Mais la question que pose Cimino à travers cette histoire est celle-ci : comment une communauté réagit face à une catastrophe ? L’autre question, plus large, est celle-là : comment refonder le mythe américain après toutes les catastrophes endurées durant les quinze années précédentes? (assassinats politiques, Viêt-Nam, le scandale du Watergate…) Tout cela rend le film ambigu, fin, intelligent car le God Bless America n’est plus seulement patriotique, mais ce qui tisse les liens d’une communauté en lambeaux tel un rite –de même que les rites fondateurs dans ce film qui sont légion : la cérémonie nuptiale, les scènes de chasse, les beuveries entre copains.

« La porte du Paradis » lui fait toucher le fond 

Deux ans plus tard, Cimino signera « La porte du Paradis » qui sera d’une certaine façon son voyage au bout de l’enfer.
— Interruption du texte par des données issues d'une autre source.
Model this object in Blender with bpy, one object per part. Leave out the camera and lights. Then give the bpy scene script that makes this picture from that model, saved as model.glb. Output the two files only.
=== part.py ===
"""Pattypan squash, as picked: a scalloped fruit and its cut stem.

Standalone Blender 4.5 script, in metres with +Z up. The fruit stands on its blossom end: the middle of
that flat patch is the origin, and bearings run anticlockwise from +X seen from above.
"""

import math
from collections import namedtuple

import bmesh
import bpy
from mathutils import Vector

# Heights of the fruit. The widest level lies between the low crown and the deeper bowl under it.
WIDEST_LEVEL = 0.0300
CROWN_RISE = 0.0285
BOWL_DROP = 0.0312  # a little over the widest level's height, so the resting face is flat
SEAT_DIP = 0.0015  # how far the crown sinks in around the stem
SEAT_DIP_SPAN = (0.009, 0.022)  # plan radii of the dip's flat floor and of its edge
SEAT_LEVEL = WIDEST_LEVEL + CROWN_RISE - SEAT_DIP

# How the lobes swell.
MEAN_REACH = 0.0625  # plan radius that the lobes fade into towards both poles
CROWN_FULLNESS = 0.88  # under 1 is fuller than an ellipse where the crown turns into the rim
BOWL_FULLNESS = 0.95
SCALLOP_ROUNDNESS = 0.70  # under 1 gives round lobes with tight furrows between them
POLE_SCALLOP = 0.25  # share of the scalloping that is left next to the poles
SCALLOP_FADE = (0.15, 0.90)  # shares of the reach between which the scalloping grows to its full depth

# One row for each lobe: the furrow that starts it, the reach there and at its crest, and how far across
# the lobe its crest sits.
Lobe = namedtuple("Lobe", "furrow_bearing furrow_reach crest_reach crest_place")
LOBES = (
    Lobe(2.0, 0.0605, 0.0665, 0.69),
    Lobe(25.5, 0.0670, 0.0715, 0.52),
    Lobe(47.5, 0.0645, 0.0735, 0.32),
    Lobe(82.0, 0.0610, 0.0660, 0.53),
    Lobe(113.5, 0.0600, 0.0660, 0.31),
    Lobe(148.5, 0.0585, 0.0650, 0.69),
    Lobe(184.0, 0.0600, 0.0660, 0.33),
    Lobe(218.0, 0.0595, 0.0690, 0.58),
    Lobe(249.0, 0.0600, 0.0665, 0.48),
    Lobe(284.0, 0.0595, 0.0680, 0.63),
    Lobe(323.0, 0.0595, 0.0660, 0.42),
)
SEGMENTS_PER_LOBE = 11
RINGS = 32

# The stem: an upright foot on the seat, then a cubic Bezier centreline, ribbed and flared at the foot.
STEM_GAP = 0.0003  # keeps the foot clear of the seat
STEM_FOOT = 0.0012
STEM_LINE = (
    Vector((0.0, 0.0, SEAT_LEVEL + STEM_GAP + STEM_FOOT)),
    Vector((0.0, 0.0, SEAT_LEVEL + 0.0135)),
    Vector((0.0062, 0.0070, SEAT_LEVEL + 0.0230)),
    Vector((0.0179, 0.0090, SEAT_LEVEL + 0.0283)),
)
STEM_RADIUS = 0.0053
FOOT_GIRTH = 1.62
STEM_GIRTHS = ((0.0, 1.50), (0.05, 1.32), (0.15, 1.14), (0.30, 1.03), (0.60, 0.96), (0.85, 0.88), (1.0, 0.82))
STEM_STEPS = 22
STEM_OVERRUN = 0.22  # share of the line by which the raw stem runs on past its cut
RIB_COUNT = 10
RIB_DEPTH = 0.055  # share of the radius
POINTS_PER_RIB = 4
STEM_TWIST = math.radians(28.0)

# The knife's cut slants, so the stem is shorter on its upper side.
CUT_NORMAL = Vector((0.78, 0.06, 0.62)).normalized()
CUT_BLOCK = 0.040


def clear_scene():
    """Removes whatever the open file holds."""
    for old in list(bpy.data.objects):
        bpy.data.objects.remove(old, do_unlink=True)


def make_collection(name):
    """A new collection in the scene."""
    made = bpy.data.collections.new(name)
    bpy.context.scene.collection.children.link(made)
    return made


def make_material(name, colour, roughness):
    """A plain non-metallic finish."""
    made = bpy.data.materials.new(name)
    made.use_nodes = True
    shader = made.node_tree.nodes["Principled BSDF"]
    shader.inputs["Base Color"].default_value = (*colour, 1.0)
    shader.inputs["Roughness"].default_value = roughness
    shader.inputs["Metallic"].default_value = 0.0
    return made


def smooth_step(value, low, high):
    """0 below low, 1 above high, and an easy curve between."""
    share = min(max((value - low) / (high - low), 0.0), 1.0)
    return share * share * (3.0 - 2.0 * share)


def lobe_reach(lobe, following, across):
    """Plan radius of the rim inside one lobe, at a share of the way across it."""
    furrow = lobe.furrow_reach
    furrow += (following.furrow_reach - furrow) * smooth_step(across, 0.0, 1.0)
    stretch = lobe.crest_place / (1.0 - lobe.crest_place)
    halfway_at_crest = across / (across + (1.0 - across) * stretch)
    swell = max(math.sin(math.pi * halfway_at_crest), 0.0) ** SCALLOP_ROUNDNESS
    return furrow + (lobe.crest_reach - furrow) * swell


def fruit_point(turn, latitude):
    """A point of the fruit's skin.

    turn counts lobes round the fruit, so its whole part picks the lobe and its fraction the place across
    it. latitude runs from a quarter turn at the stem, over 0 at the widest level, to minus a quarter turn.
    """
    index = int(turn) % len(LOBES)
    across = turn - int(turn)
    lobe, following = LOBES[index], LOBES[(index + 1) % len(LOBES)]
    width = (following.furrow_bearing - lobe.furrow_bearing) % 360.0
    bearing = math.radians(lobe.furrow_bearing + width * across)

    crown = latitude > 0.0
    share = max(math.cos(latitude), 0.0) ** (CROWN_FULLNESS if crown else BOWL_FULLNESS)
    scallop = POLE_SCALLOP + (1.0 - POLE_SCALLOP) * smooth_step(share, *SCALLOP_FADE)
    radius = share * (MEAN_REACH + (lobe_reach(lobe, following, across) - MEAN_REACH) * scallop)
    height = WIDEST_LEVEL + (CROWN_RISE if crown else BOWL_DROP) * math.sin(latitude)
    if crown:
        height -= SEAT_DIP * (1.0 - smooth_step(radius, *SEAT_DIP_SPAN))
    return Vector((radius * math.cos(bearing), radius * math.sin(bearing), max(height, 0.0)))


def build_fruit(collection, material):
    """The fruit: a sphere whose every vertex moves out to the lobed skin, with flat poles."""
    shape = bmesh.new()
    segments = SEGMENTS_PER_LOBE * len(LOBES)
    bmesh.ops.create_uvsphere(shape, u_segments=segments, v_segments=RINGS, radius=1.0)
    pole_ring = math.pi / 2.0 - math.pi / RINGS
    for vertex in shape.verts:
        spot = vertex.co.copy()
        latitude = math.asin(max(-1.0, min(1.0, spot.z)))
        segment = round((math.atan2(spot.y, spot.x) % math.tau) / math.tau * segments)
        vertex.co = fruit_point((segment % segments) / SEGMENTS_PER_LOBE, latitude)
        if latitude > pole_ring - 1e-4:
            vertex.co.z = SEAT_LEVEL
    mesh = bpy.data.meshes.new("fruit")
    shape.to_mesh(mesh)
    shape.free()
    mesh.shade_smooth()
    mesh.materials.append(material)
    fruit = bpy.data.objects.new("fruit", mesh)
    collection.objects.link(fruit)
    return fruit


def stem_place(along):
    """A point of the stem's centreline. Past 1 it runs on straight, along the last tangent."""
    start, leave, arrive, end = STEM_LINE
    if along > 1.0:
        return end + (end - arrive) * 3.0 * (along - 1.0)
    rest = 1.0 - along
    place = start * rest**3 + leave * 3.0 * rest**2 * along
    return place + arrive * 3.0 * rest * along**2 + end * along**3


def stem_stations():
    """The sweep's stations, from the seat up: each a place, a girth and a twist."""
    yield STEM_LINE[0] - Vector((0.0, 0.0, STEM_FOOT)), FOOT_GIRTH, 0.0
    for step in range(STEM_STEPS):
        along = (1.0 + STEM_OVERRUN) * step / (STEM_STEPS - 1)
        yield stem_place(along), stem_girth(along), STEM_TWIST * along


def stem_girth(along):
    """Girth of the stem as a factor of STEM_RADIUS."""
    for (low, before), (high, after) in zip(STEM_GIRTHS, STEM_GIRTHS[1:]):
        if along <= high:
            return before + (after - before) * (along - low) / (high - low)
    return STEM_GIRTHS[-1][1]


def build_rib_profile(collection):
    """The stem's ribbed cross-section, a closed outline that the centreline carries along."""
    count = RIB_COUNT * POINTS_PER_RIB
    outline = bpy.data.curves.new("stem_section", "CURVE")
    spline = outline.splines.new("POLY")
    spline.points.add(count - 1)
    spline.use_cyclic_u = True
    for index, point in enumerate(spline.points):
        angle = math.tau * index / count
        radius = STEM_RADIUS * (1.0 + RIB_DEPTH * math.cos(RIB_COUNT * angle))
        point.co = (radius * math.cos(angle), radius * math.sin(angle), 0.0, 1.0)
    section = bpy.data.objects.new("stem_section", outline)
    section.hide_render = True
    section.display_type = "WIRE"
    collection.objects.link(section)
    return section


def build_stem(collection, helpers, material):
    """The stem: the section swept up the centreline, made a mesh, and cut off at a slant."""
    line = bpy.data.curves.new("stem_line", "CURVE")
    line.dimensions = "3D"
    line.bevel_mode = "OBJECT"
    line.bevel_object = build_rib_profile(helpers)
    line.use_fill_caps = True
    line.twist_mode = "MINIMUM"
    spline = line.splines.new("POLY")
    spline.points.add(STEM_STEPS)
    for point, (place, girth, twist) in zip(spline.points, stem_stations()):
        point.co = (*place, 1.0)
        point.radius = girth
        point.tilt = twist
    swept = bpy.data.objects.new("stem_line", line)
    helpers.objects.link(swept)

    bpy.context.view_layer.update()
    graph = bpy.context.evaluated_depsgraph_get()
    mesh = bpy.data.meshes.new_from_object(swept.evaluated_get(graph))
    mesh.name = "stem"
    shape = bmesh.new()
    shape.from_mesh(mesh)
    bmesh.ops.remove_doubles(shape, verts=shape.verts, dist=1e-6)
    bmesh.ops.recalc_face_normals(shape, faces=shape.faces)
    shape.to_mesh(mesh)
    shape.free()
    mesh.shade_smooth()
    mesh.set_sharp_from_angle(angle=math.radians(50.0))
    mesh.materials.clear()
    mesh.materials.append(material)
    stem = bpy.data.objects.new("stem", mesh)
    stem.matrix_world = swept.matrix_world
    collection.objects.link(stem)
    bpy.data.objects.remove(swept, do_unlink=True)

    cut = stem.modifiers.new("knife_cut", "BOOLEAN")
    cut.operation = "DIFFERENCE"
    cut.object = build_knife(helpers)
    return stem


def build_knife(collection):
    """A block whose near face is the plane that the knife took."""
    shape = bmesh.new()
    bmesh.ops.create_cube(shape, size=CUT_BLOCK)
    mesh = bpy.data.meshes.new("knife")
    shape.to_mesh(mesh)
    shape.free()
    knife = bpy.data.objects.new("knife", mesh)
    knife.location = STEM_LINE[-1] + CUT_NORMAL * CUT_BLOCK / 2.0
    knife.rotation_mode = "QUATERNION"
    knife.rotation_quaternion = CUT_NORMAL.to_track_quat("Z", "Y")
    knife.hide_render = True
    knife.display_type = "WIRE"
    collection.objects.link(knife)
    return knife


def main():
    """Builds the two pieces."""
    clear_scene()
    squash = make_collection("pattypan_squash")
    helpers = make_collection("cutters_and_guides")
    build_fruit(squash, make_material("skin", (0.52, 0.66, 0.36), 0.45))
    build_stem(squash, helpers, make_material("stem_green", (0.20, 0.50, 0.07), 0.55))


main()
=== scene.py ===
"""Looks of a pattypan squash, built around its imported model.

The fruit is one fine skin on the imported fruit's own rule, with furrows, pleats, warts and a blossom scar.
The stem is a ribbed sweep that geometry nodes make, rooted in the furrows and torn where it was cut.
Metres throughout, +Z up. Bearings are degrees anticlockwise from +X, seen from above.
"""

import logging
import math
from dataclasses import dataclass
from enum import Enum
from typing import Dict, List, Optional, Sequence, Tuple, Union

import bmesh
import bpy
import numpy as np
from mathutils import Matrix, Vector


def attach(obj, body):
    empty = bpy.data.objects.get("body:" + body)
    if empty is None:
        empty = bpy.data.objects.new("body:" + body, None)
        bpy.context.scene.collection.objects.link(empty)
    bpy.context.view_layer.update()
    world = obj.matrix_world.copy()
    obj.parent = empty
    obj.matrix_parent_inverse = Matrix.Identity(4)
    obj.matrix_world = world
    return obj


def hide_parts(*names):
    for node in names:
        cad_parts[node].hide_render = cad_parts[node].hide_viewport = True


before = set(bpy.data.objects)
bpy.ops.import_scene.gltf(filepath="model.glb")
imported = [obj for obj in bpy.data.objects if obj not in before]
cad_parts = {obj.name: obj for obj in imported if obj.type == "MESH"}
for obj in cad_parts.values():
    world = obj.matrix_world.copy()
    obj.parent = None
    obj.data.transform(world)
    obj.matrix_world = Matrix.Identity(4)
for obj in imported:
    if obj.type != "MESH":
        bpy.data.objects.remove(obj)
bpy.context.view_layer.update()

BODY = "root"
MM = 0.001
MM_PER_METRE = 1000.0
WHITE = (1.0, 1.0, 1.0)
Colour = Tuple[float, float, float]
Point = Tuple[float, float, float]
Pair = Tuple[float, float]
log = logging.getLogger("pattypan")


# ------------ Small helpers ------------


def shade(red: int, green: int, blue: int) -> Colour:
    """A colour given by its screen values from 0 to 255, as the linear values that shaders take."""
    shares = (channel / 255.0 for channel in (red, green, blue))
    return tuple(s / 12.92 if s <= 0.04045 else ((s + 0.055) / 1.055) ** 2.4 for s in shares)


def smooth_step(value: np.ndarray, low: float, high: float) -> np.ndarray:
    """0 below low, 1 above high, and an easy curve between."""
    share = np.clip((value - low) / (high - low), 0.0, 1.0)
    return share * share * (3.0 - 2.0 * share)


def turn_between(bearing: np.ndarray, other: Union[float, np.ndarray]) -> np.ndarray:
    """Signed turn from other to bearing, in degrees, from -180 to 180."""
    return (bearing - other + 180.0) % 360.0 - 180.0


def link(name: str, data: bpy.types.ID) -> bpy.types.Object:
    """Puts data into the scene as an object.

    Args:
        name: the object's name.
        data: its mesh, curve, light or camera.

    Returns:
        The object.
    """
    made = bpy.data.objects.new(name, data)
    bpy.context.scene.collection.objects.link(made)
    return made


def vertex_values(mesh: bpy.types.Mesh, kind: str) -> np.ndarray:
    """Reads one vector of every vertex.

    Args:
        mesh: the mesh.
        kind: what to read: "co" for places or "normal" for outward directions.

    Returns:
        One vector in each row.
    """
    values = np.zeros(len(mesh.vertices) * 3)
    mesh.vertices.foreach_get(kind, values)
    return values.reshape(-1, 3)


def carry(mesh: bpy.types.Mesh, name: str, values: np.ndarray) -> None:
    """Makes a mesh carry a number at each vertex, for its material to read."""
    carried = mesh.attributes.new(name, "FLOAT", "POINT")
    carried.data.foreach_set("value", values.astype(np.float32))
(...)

Cette fresque grandiose, démesurée de puissance visuelle et dotée d’un budget hors du commun à cette époque, s’en prend au mythe fondateur de la Nation. Il relate le massacre d’immigrants d’Europe de l’Est en 1890 dans le Wyoming par de riches fermiers, lesquels sont soutenus par le gouvernement américain. Le portrait est amer, sans concession et pose la question : qu’est-ce que l’Amérique ?

Le film est un désastre financier, coule la United Artists et met Cimino au ban des Studios. Lors de sa sortie en 1980, les Etats-Unis ont changé, cherchent à oublier leur traumatisante guerre du Viêtnam + la démission de leur président Nixon, et quêtent cette puissance qu’ils trouvent enfin dans « Star Wars » – puissance personnifiée par ailleurs par le nouveau Président, Ronald Reagan, élu en 1981, qui redorera le blason de la grande République Américaine.
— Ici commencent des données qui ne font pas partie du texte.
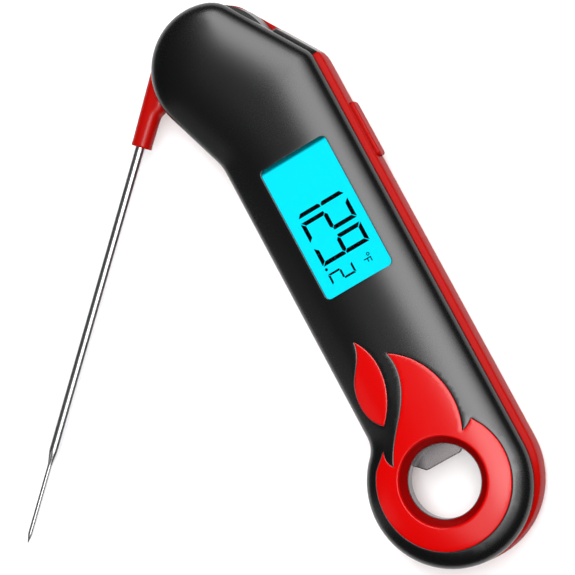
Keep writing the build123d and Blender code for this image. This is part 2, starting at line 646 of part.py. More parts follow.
with BuildSketch() as tongue:
    with Locations((1.0, 0)):
        Rectangle(8.0, HUB_R + 1.0, align=(Align.MIN, Align.MAX))
    with Locations((0, 0)):
        Circle(HUB_R, mode=Mode.INTERSECT)
        Circle(TONGUE_IN_R, mode=Mode.SUBTRACT)

with BuildPart() as probe_sleeve:
    with BuildSketch(HUB_PLANE.offset(ARM_Z - ARM_W / 2)):
        with Locations((0, -ARM_OFF)):
            Rectangle(ARM_LEN, ARM_W, align=(Align.MIN, Align.CENTER))
    extrude(amount=ARM_W)
    fillet(probe_sleeve.edges().filter_by(lambda e: abs(e.length - ARM_LEN) < 0.01), 2.2)
    with BuildSketch(HUB_PLANE.offset(ARM_Z - ARM_W / 2 + 0.6)):
        flare_x = sqrt(HUB_R**2 - (ARM_OFF - ARM_W / 2) ** 2)
        with BuildLine():
            Polyline(
                (flare_x - 2.0, -ARM_OFF),
                (flare_x - 1.5, -(ARM_OFF - ARM_W / 2) + 2.5),
                (flare_x + 3.5, -(ARM_OFF - ARM_W / 2) + 0.1),
                (flare_x + 3.5, -ARM_OFF),
                (flare_x - 2.0, -ARM_OFF),
            )
        make_face()
        with BuildLine():
            Polyline((-8.0, -15.0), (0.0, -ARM_OFF - ARM_W / 2), (2.0, -15.0), (-8.0, -15.0))
        make_face()
    extrude(amount=ARM_W - 1.2)
    with BuildSketch(HUB_PLANE.offset(HUB_LOW)):
        Circle(HUB_R)
    extrude(amount=HUB_HIGH - HUB_LOW, mode=Mode.SUBTRACT)
    with BuildSketch(HUB_PLANE.offset(ARM_Z - TONGUE_T / 2)):
        add(tongue.sketch)
    extrude(amount=TONGUE_T)
    with BuildSketch(TUBE_PLANE):
        Circle(TUBE_R)
    extrude(amount=ARM_LEN - TUBE_START, mode=Mode.SUBTRACT)

with BuildPart() as probe_hub:
    with BuildSketch(HUB_PLANE.offset(HUB_LOW)):
        Circle(HUB_R)
        Circle(BUSH_R + BUSH_GAP, mode=Mode.SUBTRACT)
    extrude(amount=HUB_HIGH - HUB_LOW)
    with BuildSketch(HUB_PLANE.offset(ARM_Z - TONGUE_T / 2)):
        add(tongue.sketch)
    extrude(amount=TONGUE_T, mode=Mode.SUBTRACT)
    with BuildSketch(HUB_PLANE.offset(HUB_HIGH - RING_T)):
        Circle(RING_OUT)
    extrude(amount=RING_T, mode=Mode.SUBTRACT)
    with BuildSketch(HUB_PLANE.offset(HUB_HIGH - 2.0)):
        with Locations(MAGNET_AT):
            Circle(1.5)
    extrude(amount=2.0, mode=Mode.SUBTRACT)

with BuildPart() as hub_ring:
    with BuildSketch(HUB_PLANE.offset(HUB_HIGH - RING_T)):
        Circle(RING_OUT)
        Circle(BUSH_R + 0.1, mode=Mode.SUBTRACT)
    extrude(amount=RING_T)

with BuildPart() as wake_magnet:
    with BuildSketch(HUB_PLANE.offset(HUB_HIGH - 2.0)):
        with Locations(MAGNET_AT):
            Circle(1.5)
    extrude(amount=2.0)

PROBE_BODY = PROBE_LEN - TUBE_START
TAPER_AT = PROBE_BODY - TIP_LEN - TAPER_LEN
with BuildPart() as probe_tube:
    with BuildSketch(PROFILE_PLANE):
        with BuildLine():
            Polyline(
                (TUBE_IN, 0),
                (TUBE_R, 0),
                (TUBE_R, TAPER_AT),
                (TIP_R, TAPER_AT + TAPER_LEN),
                (TIP_R, PROBE_BODY - POINT_LEN),
                (0, PROBE_BODY),
                (0, PROBE_BODY - POINT_LEN - 1.0),
                (TIP_IN, PROBE_BODY - POINT_LEN - 1.0),
                (TIP_IN, TAPER_AT + TAPER_LEN),
                (TUBE_IN, TAPER_AT),
                (TUBE_IN, 0),
            )
        make_face()
    revolve(axis=Axis(TUBE_PLANE.origin, TUBE_PLANE.z_dir))

with BuildPart() as thermistor:
    with BuildSketch(TUBE_PLANE.offset(PROBE_BODY - POINT_LEN - 4.0)):
        Circle(TIP_IN - 0.05)
    extrude(amount=2.5)

with BuildPart() as probe_wires:
    with BuildSketch(TUBE_PLANE.offset(1.0)):
        with Locations((0.24, 0), (-0.24, 0)):
            Circle(0.18)
    extrude(amount=PROBE_BODY - POINT_LEN - 5.0)

NODES = {
    "front_cover": front_cover,
    "rear_cover": rear_cover,
    "housing_seal": housing_seal,
    "case_screws": case_screws,
    "flame_inlay": flame_inlay,
    "flame_leaf": flame_leaf,
    "opener_plate": opener_plate,
    "hole_collar": hole_collar,
    "display_lens": display_lens,
    "lcd_glass": lcd_glass,
    "lcd_backlight": lcd_backlight,
    "lcd_frame": lcd_frame,
    "zebra_strips": zebra_strips,
    "circuit_board": circuit_board,
    "controller_chip": controller_chip,
    "board_parts": board_parts,
    "wake_sensor": wake_sensor,
    "tact_switch": tact_switch,
    "switch_plunger": switch_plunger,
    "side_button": side_button,
    "button_seal": button_seal,
    "battery_holder": battery_holder,
    "coin_cell": coin_cell,
    "contact_plus": contact_plus,
    "contact_minus": contact_minus,
    "battery_door": battery_door,
    "door_seal": door_seal,
    "back_magnets": back_magnets,
    "hinge_bush": hinge_bush,
    "hinge_screw": hinge_screw,
    "friction_washer": friction_washer,
    "spring_washer": spring_washer,
    "board_leads": board_leads,
    "probe_hub": probe_hub,
    "probe_sleeve": probe_sleeve,
    "hub_ring": hub_ring,
    "wake_magnet": wake_magnet,
    "probe_tube": probe_tube,
    "thermistor": thermistor,
    "probe_wires": probe_wires,
}

for name, piece in NODES.items():
    piece.part.label = name
    export_step(piece.part, f"parts/{name}.step")
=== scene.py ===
import bpy
import bmesh
import json
import math
import numpy as np
from mathutils import Matrix, Vector
from mathutils.geometry import delaunay_2d_cdt

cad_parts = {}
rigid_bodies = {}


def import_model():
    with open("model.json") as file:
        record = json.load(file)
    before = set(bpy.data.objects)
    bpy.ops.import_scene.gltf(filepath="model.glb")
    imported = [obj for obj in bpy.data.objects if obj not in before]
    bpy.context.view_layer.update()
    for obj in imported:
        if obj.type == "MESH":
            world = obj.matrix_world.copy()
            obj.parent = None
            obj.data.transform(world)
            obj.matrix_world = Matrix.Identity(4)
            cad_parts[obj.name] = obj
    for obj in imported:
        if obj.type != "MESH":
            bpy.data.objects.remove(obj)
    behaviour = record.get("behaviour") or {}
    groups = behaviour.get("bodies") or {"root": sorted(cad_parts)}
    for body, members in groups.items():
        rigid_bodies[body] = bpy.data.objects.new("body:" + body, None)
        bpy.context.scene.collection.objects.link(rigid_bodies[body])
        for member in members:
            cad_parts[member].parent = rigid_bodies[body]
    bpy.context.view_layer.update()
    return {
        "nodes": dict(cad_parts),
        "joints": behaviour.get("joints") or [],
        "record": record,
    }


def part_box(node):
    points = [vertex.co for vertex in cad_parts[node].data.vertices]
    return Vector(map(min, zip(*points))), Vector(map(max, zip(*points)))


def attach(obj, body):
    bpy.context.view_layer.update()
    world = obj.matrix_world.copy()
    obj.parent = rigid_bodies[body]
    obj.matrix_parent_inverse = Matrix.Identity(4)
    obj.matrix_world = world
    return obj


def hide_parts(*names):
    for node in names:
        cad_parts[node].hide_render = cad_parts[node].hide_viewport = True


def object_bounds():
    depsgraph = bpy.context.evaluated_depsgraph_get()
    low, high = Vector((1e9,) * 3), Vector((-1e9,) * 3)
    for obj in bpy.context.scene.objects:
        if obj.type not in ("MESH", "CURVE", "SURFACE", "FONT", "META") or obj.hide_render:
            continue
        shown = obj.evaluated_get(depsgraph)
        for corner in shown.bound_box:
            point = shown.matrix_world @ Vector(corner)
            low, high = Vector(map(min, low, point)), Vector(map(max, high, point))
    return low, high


# Looks of a folding meat thermometer. Shapes are worked out in millimetres and stored in metres.
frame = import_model()
NODES = frame["nodes"]
MM = 0.001


# ---- reading the CAD frame ------------------------------------------------------------
def mm_box(node):
    low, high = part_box(node)
    return np.array(low) / MM, np.array(high) / MM


def cad(node):
    """The CAD node's mesh, welded, in millimetres."""
    bm = bmesh.new()
    bm.from_mesh(NODES[node].data)
    bmesh.ops.scale(bm, vec=(1 / MM,) * 3, verts=bm.verts)
    bmesh.ops.remove_doubles(bm, verts=bm.verts, dist=2e-3)
    return bm


def chains(pairs):
    """Closed loops of indices from a list of edges."""
    near = {}
    for a, b in pairs:
        near.setdefault(a, []).append(b)
        near.setdefault(b, []).append(a)
    loops = []
    while near:
        first = next(iter(near))
        loop, last, here = [first], first, near[first][0]
        while here != first and len(loop) <= len(near):
            loop.append(here)
            a, b = near[here][:2]
            last, here = here, b if a == last else a
        for v in loop:
            near.pop(v, None)
        loops.append(loop)
    return loops


def area(p):
    q = np.roll(p, -1, 0)
    return float((p[:, 0] * q[:, 1] - q[:, 0] * p[:, 1]).sum() / 2)


def ordered(bm, pairs):
    bm.verts.ensure_lookup_table()
    loops = [np.array([bm.verts[i].co.xy for i in loop], float) for loop in chains(pairs)]
    bm.free()
    return sorted(loops, key=lambda p: -abs(area(p)))


def section(node, z):
    """Loops where a level plane cuts a CAD node, the largest first."""
    bm = cad(node)
    everything = bm.verts[:] + bm.edges[:] + bm.faces[:]
    bmesh.ops.bisect_plane(
        bm, geom=everything, plane_co=(0, 0, z), plane_no=(0, 0, 1), clear_inner=True, clear_outer=True
    )
    bm.verts.index_update()
    return ordered(bm, [(e.verts[0].index, e.verts[1].index) for e in bm.edges])


def flat_loops(node, z):
    """Loops round a CAD node's level faces at one height, the largest first."""
    bm = cad(node)
    flat = {f for f in bm.faces if all(abs(v.co.z - z) < 1e-3 for v in f.verts)}
    bm.verts.index_update()
    rim = [e for e in bm.edges if sum(f in flat for f in e.link_faces) == 1]
    return ordered(bm, [(e.verts[0].index, e.verts[1].index) for e in rim])


# ---- plane curves ---------------------------------------------------------------------
def unit(v):
    return v / np.maximum(np.linalg.norm(v, axis=-1, keepdims=True), 1e-12)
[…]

Cimino ne se remettra jamais de cette blessure même si « La porte du Paradis » sera réhabilité ces dernières années, notamment en France, et considéré comme l’un des plus grands films de l’Histoire (avec « Voyage au bout de l’enfer »).

Renaissance avec Mickey Rourke 

Son dernier grand film sera réalisé en 1985. C’est « L’année du dragon », avec Mickey Rourke dans le rôle d’un policier d’origine polonaise, vétéran de la guerre du Viêt-Nam, balançant entre racisme et idéalisme politique déçu. Le personnage que joue Rourke est une version vieillie et absolutiste de ce que serait devenu le personnage de de Niro dans « Voyage au bout de l’enfer ».

Le pays de l’oncle Sam que dépeignait John Ford dans ses westerns était une idée à laquelle toutes les communautés ethniques pouvaient se rallier. La grandeur de Cimino est d’avoir su dialoguer avec le monde Fordien, de s’en réapproprier la thématique, sauf que les conclusions ne sont les plus mêmes. La dimension idéaliste en a pris un coup dans l’aile, et en grand peintre de son pays, Cimino a su en souligner les failles, les violences et les grands conflits intercommunautaires.

En deux, trois films, ce créateur génial a bouleversé les codes et les standards du cinéma pour imposer une vision forte, reflet à la fois juste et trouble de celle qu’il aimait plus que tout : l’Amérique.